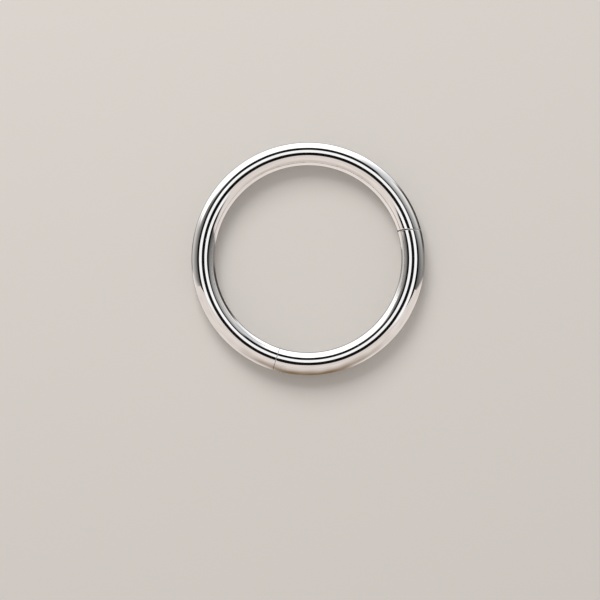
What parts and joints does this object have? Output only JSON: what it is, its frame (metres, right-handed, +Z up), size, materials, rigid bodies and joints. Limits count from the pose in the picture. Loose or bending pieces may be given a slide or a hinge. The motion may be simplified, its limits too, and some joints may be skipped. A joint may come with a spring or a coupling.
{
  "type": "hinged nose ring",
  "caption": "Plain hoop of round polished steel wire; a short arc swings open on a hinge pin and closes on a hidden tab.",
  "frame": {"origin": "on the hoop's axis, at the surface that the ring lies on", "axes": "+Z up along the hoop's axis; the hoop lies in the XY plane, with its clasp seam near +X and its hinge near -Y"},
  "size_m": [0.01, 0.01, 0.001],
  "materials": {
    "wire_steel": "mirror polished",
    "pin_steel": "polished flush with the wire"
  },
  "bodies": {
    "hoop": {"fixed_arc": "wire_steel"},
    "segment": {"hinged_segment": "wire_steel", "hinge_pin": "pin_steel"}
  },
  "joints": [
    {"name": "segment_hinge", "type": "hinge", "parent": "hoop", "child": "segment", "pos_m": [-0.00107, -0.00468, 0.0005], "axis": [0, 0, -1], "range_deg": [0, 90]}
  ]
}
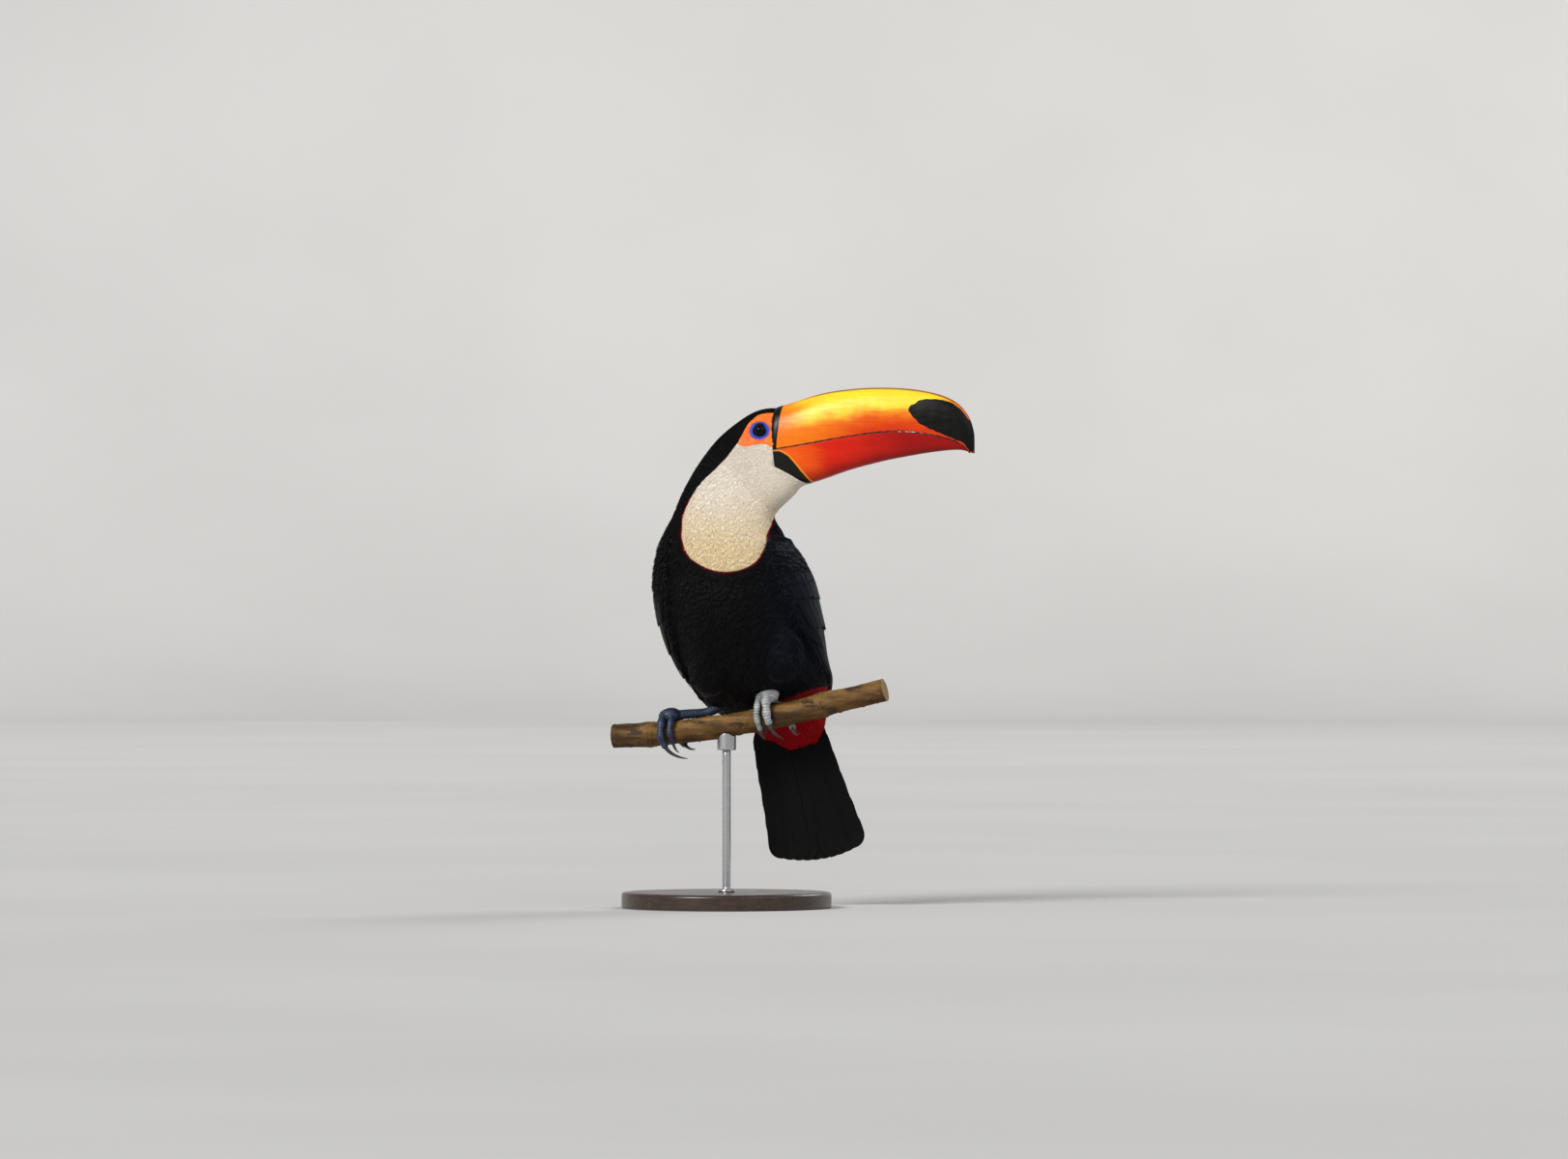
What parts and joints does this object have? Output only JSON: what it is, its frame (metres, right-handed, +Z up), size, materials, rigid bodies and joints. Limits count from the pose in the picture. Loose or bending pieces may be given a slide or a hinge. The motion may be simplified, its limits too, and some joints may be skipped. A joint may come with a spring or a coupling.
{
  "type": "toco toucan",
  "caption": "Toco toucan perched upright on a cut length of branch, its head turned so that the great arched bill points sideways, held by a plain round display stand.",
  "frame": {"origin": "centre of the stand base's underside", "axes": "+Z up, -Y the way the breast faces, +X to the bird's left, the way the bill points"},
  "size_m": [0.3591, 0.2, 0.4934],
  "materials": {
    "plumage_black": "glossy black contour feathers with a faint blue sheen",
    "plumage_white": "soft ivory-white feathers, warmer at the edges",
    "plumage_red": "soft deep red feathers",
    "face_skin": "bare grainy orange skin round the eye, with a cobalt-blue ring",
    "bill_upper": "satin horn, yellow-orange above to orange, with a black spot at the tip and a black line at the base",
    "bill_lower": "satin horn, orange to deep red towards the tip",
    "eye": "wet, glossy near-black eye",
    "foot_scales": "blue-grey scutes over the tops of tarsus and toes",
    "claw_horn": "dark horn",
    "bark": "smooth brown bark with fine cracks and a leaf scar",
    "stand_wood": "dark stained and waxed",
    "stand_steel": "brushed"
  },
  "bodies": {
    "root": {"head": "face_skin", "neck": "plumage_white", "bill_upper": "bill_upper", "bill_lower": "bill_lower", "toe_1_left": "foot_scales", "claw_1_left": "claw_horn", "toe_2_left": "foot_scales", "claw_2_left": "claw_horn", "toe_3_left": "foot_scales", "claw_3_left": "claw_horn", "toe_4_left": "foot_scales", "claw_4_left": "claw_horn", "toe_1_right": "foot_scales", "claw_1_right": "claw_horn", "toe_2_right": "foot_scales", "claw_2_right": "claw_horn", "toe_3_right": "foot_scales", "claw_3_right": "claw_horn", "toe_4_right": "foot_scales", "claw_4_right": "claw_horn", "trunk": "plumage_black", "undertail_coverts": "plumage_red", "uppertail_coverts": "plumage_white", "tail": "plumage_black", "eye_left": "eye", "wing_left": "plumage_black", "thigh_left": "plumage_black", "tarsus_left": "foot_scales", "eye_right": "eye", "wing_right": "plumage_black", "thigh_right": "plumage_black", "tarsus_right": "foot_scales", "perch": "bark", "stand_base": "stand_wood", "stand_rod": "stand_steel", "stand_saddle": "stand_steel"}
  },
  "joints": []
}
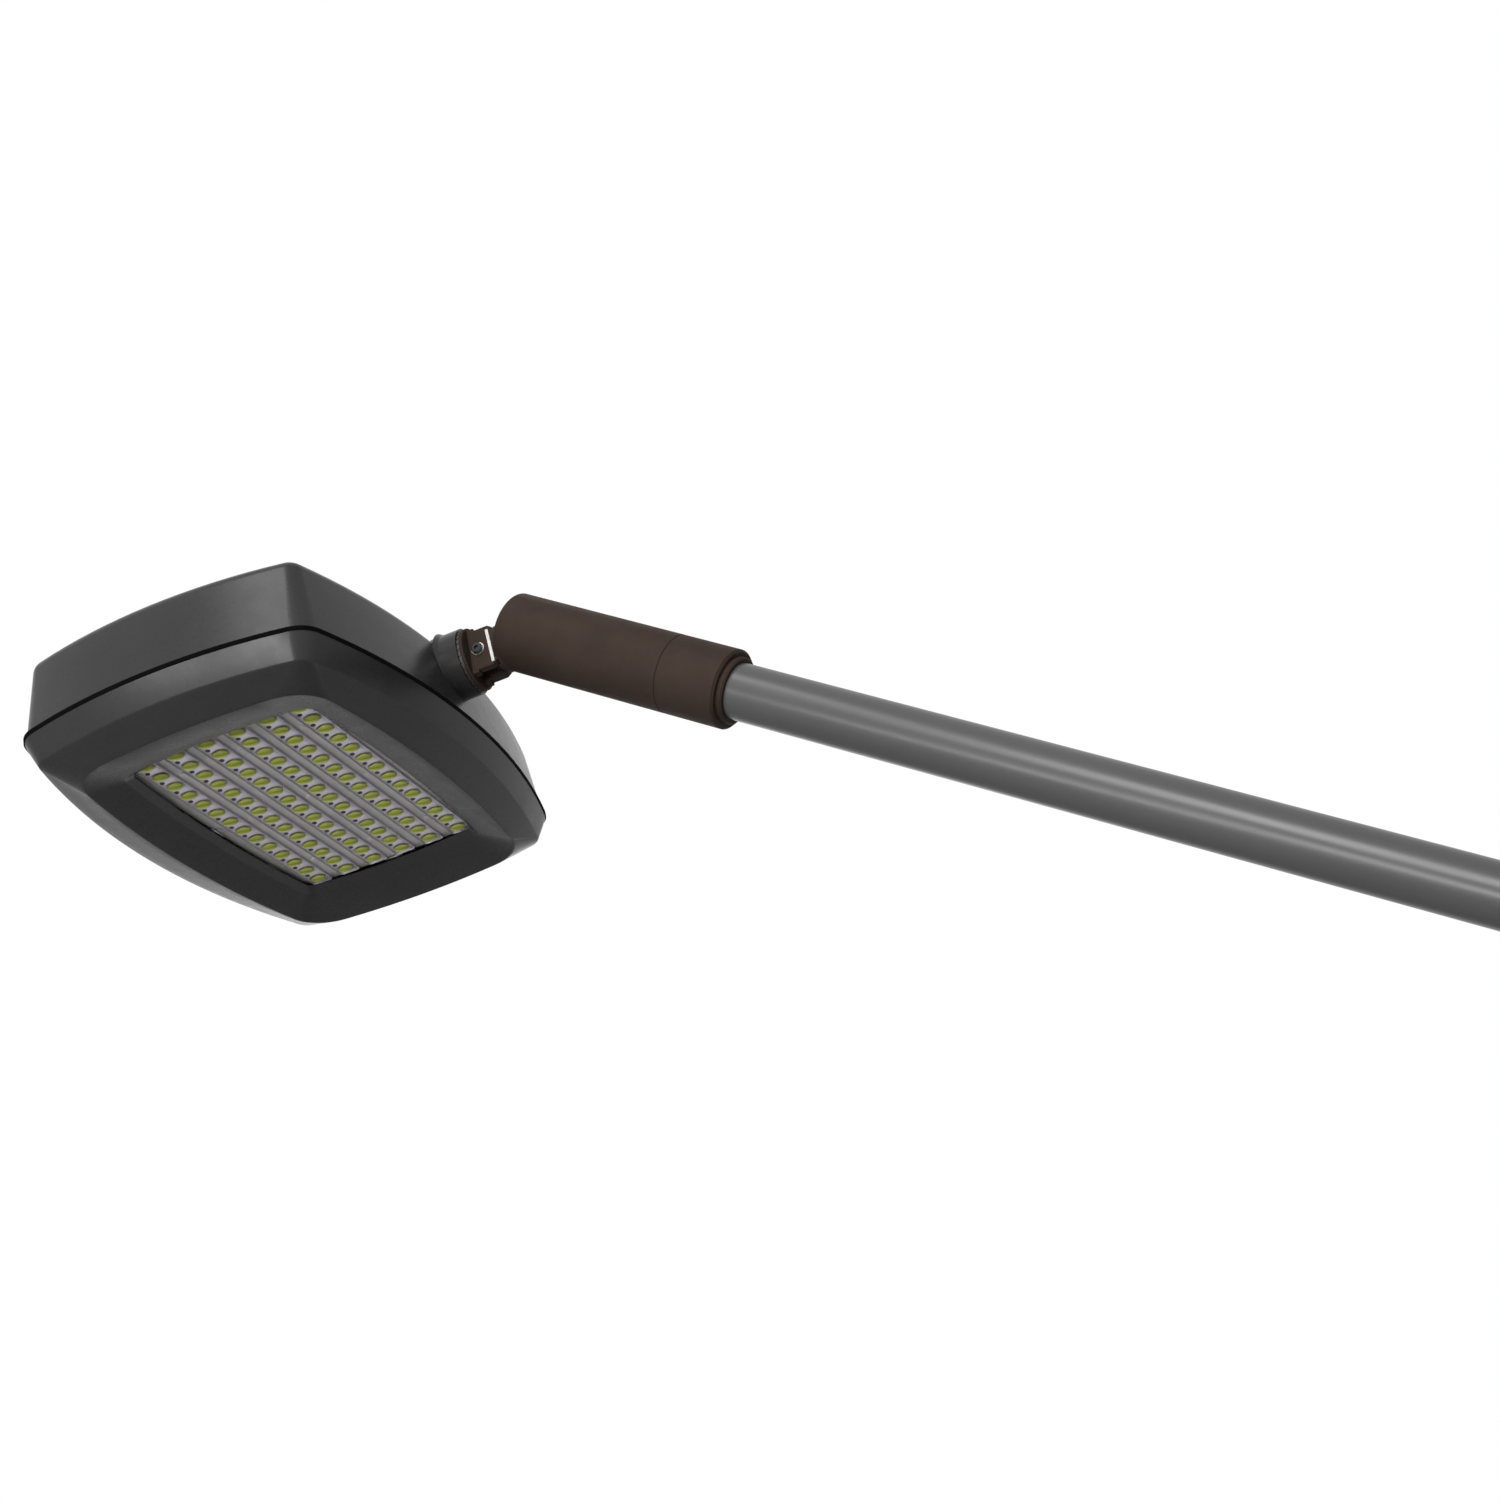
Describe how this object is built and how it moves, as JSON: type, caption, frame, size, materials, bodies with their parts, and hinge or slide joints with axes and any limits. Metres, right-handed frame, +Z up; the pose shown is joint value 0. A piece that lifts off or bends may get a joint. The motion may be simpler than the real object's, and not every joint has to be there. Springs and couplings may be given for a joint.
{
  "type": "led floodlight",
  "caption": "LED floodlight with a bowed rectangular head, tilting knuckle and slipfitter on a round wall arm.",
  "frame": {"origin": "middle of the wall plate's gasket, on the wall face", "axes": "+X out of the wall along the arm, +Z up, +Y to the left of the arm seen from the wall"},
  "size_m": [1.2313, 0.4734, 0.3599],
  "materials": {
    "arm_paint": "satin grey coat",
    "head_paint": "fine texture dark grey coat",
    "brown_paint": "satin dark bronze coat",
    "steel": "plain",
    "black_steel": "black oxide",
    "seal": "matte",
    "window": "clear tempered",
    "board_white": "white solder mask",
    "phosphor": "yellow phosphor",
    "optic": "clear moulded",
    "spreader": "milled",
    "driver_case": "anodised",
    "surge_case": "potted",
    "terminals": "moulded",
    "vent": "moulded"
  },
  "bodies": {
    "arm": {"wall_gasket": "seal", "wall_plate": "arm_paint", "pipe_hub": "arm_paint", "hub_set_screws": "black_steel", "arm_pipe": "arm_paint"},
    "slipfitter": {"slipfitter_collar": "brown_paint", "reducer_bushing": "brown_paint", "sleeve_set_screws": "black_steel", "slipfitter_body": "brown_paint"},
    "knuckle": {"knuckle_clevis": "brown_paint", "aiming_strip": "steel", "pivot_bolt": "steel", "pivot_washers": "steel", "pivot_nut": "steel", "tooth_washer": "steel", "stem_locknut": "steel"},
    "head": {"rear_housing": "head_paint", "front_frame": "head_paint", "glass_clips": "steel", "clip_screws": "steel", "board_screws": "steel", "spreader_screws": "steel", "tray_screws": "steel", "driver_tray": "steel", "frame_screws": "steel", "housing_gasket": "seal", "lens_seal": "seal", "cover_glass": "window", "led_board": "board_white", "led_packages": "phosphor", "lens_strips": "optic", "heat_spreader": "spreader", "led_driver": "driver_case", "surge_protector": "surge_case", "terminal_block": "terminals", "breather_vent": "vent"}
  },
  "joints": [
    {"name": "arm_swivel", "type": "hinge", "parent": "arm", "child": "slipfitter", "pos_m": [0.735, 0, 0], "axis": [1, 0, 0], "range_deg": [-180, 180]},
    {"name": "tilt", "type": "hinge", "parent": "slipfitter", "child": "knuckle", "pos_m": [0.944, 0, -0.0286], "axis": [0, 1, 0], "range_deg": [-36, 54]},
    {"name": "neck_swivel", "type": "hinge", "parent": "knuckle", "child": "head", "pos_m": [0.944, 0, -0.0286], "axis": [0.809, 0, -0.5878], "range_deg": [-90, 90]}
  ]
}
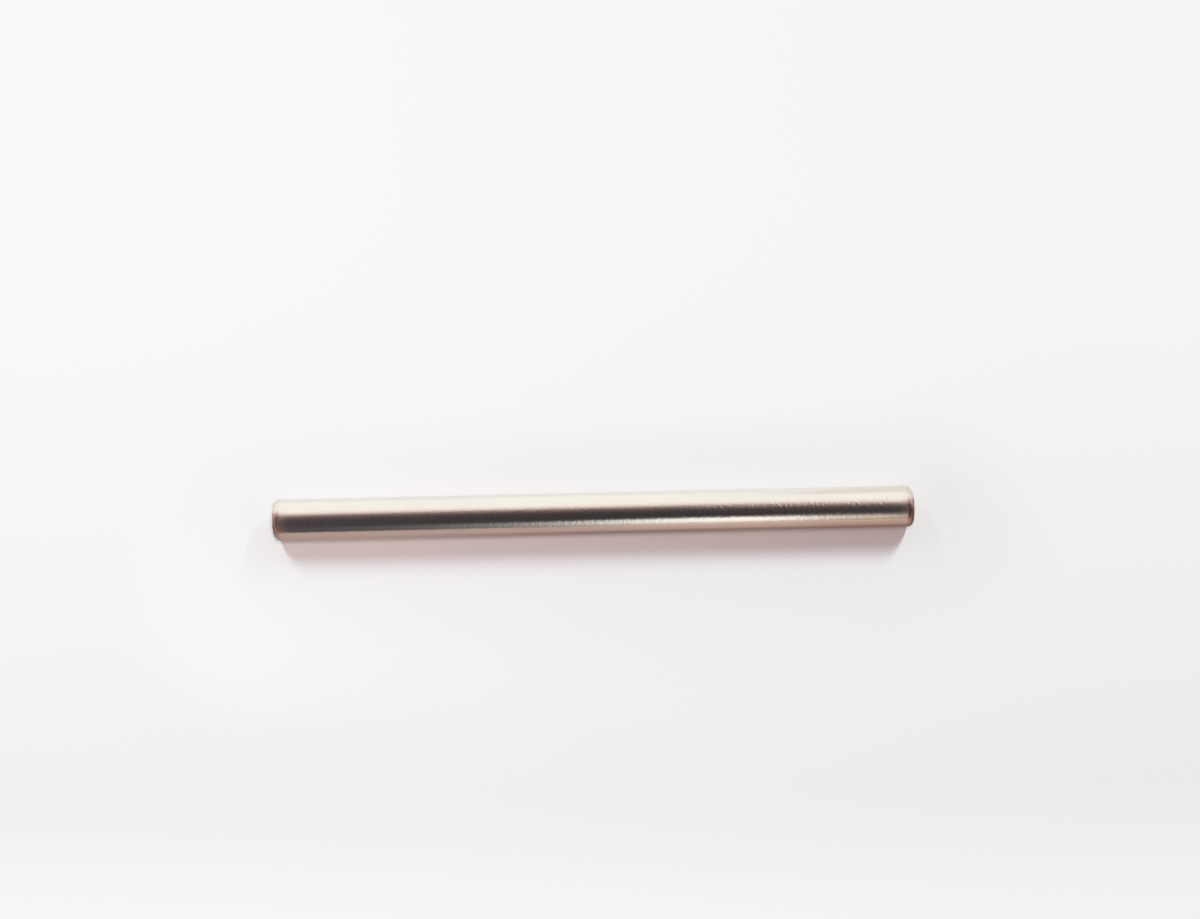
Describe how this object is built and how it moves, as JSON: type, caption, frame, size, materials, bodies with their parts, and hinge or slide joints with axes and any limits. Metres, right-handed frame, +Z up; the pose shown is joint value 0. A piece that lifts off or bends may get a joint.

### WHAT IS BEING ASKED
Every record is to be reproduced exactly, with no pictures included.

### PROBLEM SOLUTION
What parts and joints does this object have? Output only JSON: what it is, its frame (metres, right-handed, +Z up), size, materials, rigid bodies and joints. Limits count from the pose in the picture. Loose or bending pieces may be given a slide or a hinge. The motion may be simplified, its limits too, and some joints may be skipped. A joint may come with a spring or a coupling.
{
  "type": "hinged nose ring",
  "caption": "Plain hoop of round polished steel wire; a short arc swings open on a hinge pin and closes on a hidden tab.",
  "frame": {"origin": "on the hoop's axis, at the surface that the ring lies on", "axes": "+Z up along the hoop's axis; the hoop lies in the XY plane, with its clasp seam near +X and its hinge near -Y"},
  "size_m": [0.01, 0.01, 0.001],
  "materials": {
    "wire_steel": "mirror polished",
    "pin_steel": "polished flush with the wire"
  },
  "bodies": {
    "hoop": {"fixed_arc": "wire_steel"},
    "segment": {"hinged_segment": "wire_steel", "hinge_pin": "pin_steel"}
  },
  "joints": [
    {"name": "segment_hinge", "type": "hinge", "parent": "hoop", "child": "segment", "pos_m": [-0.00107, -0.00468, 0.0005], "axis": [0, 0, -1], "range_deg": [0, 90]}
  ]
}
What parts and joints does this object have? Output only JSON: what it is, its frame (metres, right-handed, +Z up), size, materials, rigid bodies and joints. Limits count from the pose in the picture. Loose or bending pieces may be given a slide or a hinge. The motion may be simplified, its limits too, and some joints may be skipped. A joint may come with a spring or a coupling.
{
  "type": "toco toucan",
  "caption": "Toco toucan perched upright on a cut length of branch, its head turned so that the great arched bill points sideways, held by a plain round display stand.",
  "frame": {"origin": "centre of the stand base's underside", "axes": "+Z up, -Y the way the breast faces, +X to the bird's left, the way the bill points"},
  "size_m": [0.3591, 0.2, 0.4934],
  "materials": {
    "plumage_black": "glossy black contour feathers with a faint blue sheen",
    "plumage_white": "soft ivory-white feathers, warmer at the edges",
    "plumage_red": "soft deep red feathers",
    "face_skin": "bare grainy orange skin round the eye, with a cobalt-blue ring",
    "bill_upper": "satin horn, yellow-orange above to orange, with a black spot at the tip and a black line at the base",
    "bill_lower": "satin horn, orange to deep red towards the tip",
    "eye": "wet, glossy near-black eye",
    "foot_scales": "blue-grey scutes over the tops of tarsus and toes",
    "claw_horn": "dark horn",
    "bark": "smooth brown bark with fine cracks and a leaf scar",
    "stand_wood": "dark stained and waxed",
    "stand_steel": "brushed"
  },
  "bodies": {
    "root": {"head": "face_skin", "neck": "plumage_white", "bill_upper": "bill_upper", "bill_lower": "bill_lower", "toe_1_left": "foot_scales", "claw_1_left": "claw_horn", "toe_2_left": "foot_scales", "claw_2_left": "claw_horn", "toe_3_left": "foot_scales", "claw_3_left": "claw_horn", "toe_4_left": "foot_scales", "claw_4_left": "claw_horn", "toe_1_right": "foot_scales", "claw_1_right": "claw_horn", "toe_2_right": "foot_scales", "claw_2_right": "claw_horn", "toe_3_right": "foot_scales", "claw_3_right": "claw_horn", "toe_4_right": "foot_scales", "claw_4_right": "claw_horn", "trunk": "plumage_black", "undertail_coverts": "plumage_red", "uppertail_coverts": "plumage_white", "tail": "plumage_black", "eye_left": "eye", "wing_left": "plumage_black", "thigh_left": "plumage_black", "tarsus_left": "foot_scales", "eye_right": "eye", "wing_right": "plumage_black", "thigh_right": "plumage_black", "tarsus_right": "foot_scales", "perch": "bark", "stand_base": "stand_wood", "stand_rod": "stand_steel", "stand_saddle": "stand_steel"}
  },
  "joints": []
}
Describe how this object is built and how it moves, as JSON: type, caption, frame, size, materials, bodies with their parts, and hinge or slide joints with axes and any limits. Metres, right-handed frame, +Z up; the pose shown is joint value 0. A piece that lifts off or bends may get a joint. The motion may be simpler than the real object's, and not every joint has to be there. Springs and couplings may be given for a joint.
{
  "type": "led floodlight",
  "caption": "LED floodlight with a bowed rectangular head, tilting knuckle and slipfitter on a round wall arm.",
  "frame": {"origin": "middle of the wall plate's gasket, on the wall face", "axes": "+X out of the wall along the arm, +Z up, +Y to the left of the arm seen from the wall"},
  "size_m": [1.2313, 0.4734, 0.3599],
  "materials": {
    "arm_paint": "satin grey coat",
    "head_paint": "fine texture dark grey coat",
    "brown_paint": "satin dark bronze coat",
    "steel": "plain",
    "black_steel": "black oxide",
    "seal": "matte",
    "window": "clear tempered",
    "board_white": "white solder mask",
    "phosphor": "yellow phosphor",
    "optic": "clear moulded",
    "spreader": "milled",
    "driver_case": "anodised",
    "surge_case": "potted",
    "terminals": "moulded",
    "vent": "moulded"
  },
  "bodies": {
    "arm": {"wall_gasket": "seal", "wall_plate": "arm_paint", "pipe_hub": "arm_paint", "hub_set_screws": "black_steel", "arm_pipe": "arm_paint"},
    "slipfitter": {"slipfitter_collar": "brown_paint", "reducer_bushing": "brown_paint", "sleeve_set_screws": "black_steel", "slipfitter_body": "brown_paint"},
    "knuckle": {"knuckle_clevis": "brown_paint", "aiming_strip": "steel", "pivot_bolt": "steel", "pivot_washers": "steel", "pivot_nut": "steel", "tooth_washer": "steel", "stem_locknut": "steel"},
    "head": {"rear_housing": "head_paint", "front_frame": "head_paint", "glass_clips": "steel", "clip_screws": "steel", "board_screws": "steel", "spreader_screws": "steel", "tray_screws": "steel", "driver_tray": "steel", "frame_screws": "steel", "housing_gasket": "seal", "lens_seal": "seal", "cover_glass": "window", "led_board": "board_white", "led_packages": "phosphor", "lens_strips": "optic", "heat_spreader": "spreader", "led_driver": "driver_case", "surge_protector": "surge_case", "terminal_block": "terminals", "breather_vent": "vent"}
  },
  "joints": [
    {"name": "arm_swivel", "type": "hinge", "parent": "arm", "child": "slipfitter", "pos_m": [0.735, 0, 0], "axis": [1, 0, 0], "range_deg": [-180, 180]},
    {"name": "tilt", "type": "hinge", "parent": "slipfitter", "child": "knuckle", "pos_m": [0.944, 0, -0.0286], "axis": [0, 1, 0], "range_deg": [-36, 54]},
    {"name": "neck_swivel", "type": "hinge", "parent": "knuckle", "child": "head", "pos_m": [0.944, 0, -0.0286], "axis": [0.809, 0, -0.5878], "range_deg": [-90, 90]}
  ]
}
Describe how this object is built and how it moves, as JSON: type, caption, frame, size, materials, bodies with their parts, and hinge or slide joints with axes and any limits. Metres, right-handed frame, +Z up; the pose shown is joint value 0. A piece that lifts off or bends may get a joint.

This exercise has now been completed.